**Task brief**
Copy verbatim the material from its first line to the line that holds "at the rivet.", including that line.

┄┄┄┄┄┄┄┄┄┄┄┄┄┄┄┄┄┄┄┄

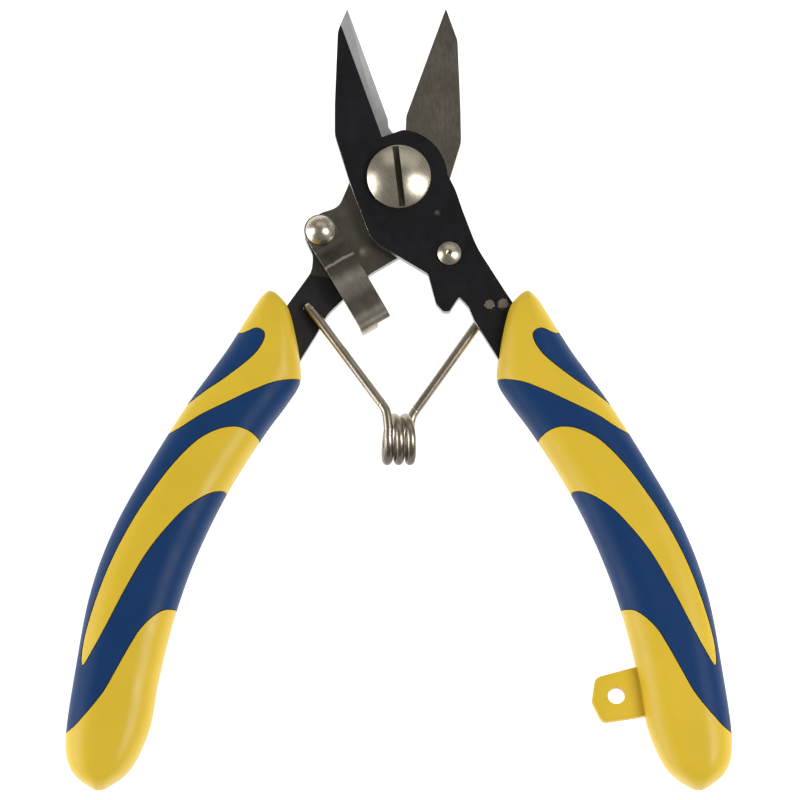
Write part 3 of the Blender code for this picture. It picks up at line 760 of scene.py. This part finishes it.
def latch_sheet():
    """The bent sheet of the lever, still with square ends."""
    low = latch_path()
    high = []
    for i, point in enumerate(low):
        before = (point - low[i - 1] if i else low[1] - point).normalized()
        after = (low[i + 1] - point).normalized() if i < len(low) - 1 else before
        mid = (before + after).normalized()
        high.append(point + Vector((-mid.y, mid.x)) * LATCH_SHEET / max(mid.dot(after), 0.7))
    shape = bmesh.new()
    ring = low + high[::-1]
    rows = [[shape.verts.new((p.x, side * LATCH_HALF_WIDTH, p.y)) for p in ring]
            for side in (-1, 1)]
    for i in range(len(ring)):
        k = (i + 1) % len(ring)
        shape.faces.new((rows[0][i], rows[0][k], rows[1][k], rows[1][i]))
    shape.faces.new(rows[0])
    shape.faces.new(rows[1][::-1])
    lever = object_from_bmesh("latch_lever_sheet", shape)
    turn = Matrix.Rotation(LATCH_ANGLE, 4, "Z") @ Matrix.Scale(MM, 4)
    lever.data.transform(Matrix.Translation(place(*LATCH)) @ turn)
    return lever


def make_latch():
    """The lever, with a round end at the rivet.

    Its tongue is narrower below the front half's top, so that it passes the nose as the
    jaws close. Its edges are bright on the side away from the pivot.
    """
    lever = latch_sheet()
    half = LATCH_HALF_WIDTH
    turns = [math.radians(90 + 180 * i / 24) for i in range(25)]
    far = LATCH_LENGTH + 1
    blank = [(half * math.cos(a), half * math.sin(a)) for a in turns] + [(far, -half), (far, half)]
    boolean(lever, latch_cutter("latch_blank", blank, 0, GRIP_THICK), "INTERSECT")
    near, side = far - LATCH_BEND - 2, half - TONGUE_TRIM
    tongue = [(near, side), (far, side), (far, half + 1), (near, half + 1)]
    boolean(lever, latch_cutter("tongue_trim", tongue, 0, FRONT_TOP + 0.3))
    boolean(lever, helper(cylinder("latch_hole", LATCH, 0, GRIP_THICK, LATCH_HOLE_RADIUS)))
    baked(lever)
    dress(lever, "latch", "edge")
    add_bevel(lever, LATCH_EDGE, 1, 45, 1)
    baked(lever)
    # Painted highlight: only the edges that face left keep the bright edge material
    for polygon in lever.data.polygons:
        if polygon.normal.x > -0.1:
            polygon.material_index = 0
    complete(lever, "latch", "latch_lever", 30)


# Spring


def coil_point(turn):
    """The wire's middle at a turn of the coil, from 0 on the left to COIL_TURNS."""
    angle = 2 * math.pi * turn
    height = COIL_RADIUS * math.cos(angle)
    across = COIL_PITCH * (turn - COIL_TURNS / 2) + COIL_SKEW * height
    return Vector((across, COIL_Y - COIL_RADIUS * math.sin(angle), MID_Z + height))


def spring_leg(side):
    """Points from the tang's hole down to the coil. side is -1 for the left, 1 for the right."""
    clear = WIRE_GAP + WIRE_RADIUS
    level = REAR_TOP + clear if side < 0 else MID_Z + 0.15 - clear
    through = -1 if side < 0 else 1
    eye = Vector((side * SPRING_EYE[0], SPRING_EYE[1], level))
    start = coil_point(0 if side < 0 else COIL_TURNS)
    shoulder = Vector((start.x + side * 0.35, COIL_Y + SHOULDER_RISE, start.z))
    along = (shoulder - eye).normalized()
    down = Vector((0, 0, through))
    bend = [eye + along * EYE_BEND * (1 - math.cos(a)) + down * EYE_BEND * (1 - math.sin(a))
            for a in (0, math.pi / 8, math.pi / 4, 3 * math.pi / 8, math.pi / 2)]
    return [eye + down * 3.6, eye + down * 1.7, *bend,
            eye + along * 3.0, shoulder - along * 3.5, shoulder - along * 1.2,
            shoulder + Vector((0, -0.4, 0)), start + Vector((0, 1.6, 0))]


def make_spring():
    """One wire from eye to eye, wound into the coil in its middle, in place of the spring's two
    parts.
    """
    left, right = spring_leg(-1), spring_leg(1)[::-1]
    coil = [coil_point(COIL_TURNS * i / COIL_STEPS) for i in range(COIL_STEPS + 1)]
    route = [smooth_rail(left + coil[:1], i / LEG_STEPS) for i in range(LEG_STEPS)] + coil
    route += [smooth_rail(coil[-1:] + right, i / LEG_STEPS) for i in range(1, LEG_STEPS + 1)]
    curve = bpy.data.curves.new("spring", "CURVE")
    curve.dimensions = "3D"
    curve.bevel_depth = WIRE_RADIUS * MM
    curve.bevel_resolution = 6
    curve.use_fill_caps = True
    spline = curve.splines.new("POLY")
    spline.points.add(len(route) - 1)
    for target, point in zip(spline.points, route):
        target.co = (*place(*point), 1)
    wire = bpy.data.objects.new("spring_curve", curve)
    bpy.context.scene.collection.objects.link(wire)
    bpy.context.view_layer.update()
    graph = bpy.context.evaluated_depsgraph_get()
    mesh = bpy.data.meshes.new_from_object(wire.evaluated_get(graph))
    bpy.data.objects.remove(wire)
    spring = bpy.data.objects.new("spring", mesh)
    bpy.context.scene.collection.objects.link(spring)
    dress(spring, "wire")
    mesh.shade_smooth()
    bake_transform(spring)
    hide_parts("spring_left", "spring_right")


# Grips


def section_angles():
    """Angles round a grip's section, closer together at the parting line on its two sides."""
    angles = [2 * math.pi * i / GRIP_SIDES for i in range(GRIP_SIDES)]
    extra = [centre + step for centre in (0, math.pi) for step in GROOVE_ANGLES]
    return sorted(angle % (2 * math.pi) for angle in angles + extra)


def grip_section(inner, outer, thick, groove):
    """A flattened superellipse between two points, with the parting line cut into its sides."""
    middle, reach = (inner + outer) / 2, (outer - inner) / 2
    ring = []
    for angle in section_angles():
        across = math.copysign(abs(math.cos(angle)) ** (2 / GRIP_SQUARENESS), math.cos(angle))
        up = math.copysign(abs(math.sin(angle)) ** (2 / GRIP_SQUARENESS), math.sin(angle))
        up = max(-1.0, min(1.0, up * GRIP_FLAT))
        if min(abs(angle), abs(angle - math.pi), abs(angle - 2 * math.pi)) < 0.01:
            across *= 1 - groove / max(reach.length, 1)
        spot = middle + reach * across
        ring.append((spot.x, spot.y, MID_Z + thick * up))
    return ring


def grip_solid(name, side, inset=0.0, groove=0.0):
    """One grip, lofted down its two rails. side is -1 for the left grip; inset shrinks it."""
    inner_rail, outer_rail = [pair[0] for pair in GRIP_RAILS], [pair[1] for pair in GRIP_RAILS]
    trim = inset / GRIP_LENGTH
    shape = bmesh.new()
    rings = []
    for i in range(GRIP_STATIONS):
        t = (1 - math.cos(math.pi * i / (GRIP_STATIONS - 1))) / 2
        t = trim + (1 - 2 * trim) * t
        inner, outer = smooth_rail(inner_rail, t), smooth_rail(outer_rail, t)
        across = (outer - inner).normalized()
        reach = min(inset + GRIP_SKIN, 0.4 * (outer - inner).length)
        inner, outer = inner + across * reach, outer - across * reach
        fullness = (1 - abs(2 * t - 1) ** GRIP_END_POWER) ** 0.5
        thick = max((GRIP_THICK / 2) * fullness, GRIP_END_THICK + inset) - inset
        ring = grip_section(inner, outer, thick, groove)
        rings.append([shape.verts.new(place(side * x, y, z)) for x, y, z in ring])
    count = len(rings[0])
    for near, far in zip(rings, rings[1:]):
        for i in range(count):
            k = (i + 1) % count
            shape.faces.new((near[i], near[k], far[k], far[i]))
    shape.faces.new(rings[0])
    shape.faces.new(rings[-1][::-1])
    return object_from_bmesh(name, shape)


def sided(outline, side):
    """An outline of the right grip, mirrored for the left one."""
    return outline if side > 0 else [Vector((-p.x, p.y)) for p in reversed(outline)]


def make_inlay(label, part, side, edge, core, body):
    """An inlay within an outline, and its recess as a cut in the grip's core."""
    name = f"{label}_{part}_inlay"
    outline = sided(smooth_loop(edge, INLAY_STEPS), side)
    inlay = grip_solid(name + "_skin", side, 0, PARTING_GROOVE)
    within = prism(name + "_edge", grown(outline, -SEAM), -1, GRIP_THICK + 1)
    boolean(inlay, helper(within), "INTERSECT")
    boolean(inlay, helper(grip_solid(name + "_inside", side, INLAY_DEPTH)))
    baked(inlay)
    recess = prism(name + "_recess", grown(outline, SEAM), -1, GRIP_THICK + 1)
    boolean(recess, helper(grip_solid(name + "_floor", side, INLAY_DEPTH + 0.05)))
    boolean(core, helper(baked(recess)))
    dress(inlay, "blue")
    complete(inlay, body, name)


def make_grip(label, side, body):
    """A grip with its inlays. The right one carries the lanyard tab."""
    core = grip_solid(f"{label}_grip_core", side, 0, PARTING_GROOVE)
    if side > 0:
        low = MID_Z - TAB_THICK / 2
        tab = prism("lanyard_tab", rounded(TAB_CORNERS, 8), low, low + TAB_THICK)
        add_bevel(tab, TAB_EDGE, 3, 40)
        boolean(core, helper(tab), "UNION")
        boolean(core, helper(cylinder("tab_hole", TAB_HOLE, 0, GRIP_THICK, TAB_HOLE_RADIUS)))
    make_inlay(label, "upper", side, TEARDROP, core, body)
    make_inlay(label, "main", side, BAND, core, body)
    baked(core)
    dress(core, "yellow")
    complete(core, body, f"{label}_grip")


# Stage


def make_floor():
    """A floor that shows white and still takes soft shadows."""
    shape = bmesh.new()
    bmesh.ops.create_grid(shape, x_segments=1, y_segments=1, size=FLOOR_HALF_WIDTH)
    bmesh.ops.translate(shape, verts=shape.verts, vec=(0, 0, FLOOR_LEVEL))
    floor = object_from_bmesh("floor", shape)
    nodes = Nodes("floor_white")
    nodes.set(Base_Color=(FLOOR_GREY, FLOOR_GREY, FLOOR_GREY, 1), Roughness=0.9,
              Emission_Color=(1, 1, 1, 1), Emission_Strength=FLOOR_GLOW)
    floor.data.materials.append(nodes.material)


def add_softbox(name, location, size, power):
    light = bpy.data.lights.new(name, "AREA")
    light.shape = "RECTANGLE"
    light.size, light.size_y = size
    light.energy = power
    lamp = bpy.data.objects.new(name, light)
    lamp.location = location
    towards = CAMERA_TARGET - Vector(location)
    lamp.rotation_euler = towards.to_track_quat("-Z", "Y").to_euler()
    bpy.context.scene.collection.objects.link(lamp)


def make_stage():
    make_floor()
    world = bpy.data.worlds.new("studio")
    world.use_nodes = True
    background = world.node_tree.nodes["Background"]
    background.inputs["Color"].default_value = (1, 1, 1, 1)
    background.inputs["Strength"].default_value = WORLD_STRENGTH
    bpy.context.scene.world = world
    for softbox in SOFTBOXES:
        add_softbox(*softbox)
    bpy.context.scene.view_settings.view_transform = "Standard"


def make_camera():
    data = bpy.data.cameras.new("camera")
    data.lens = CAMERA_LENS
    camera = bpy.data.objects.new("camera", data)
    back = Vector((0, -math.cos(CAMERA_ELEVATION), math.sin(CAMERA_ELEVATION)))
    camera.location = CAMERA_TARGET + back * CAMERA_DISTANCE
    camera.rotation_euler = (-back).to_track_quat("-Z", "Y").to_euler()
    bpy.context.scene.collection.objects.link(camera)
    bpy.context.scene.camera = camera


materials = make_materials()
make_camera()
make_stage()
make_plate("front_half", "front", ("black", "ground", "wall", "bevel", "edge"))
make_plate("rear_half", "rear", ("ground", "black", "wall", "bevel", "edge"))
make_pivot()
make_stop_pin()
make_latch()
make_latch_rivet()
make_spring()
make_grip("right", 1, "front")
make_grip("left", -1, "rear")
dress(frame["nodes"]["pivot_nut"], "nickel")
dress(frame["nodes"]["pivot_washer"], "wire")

┄┄┄┄┄┄┄┄┄┄┄┄┄┄┄┄┄┄┄┄

**In response**
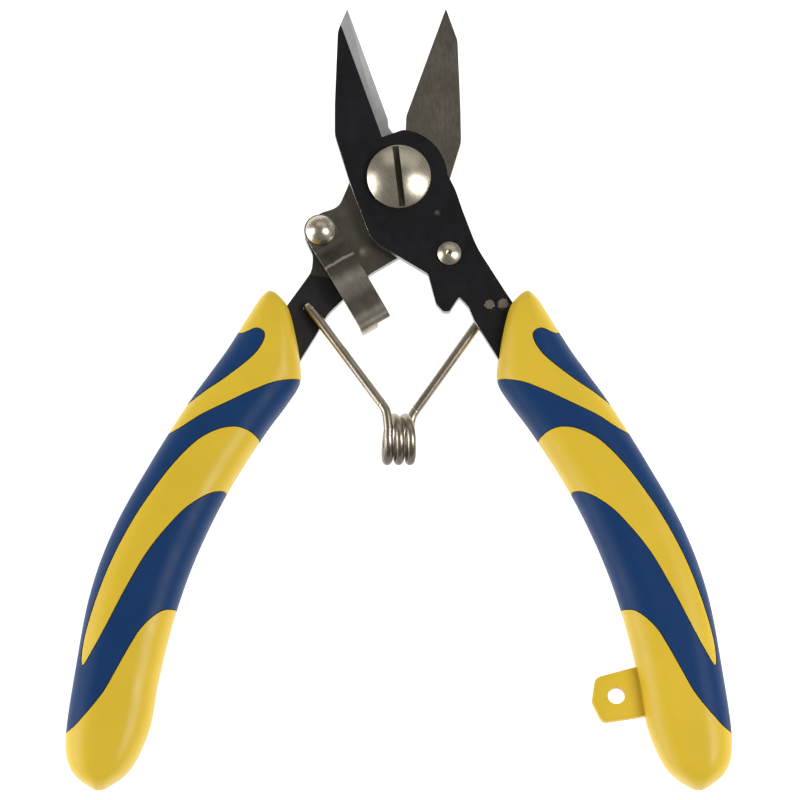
Write part 3 of the Blender code for this picture. It picks up at line 760 of scene.py. This part finishes it.
def latch_sheet():
    """The bent sheet of the lever, still with square ends."""
    low = latch_path()
    high = []
    for i, point in enumerate(low):
        before = (point - low[i - 1] if i else low[1] - point).normalized()
        after = (low[i + 1] - point).normalized() if i < len(low) - 1 else before
        mid = (before + after).normalized()
        high.append(point + Vector((-mid.y, mid.x)) * LATCH_SHEET / max(mid.dot(after), 0.7))
    shape = bmesh.new()
    ring = low + high[::-1]
    rows = [[shape.verts.new((p.x, side * LATCH_HALF_WIDTH, p.y)) for p in ring]
            for side in (-1, 1)]
    for i in range(len(ring)):
        k = (i + 1) % len(ring)
        shape.faces.new((rows[0][i], rows[0][k], rows[1][k], rows[1][i]))
    shape.faces.new(rows[0])
    shape.faces.new(rows[1][::-1])
    lever = object_from_bmesh("latch_lever_sheet", shape)
    turn = Matrix.Rotation(LATCH_ANGLE, 4, "Z") @ Matrix.Scale(MM, 4)
    lever.data.transform(Matrix.Translation(place(*LATCH)) @ turn)
    return lever


def make_latch():
    """The lever, with a round end at the rivet.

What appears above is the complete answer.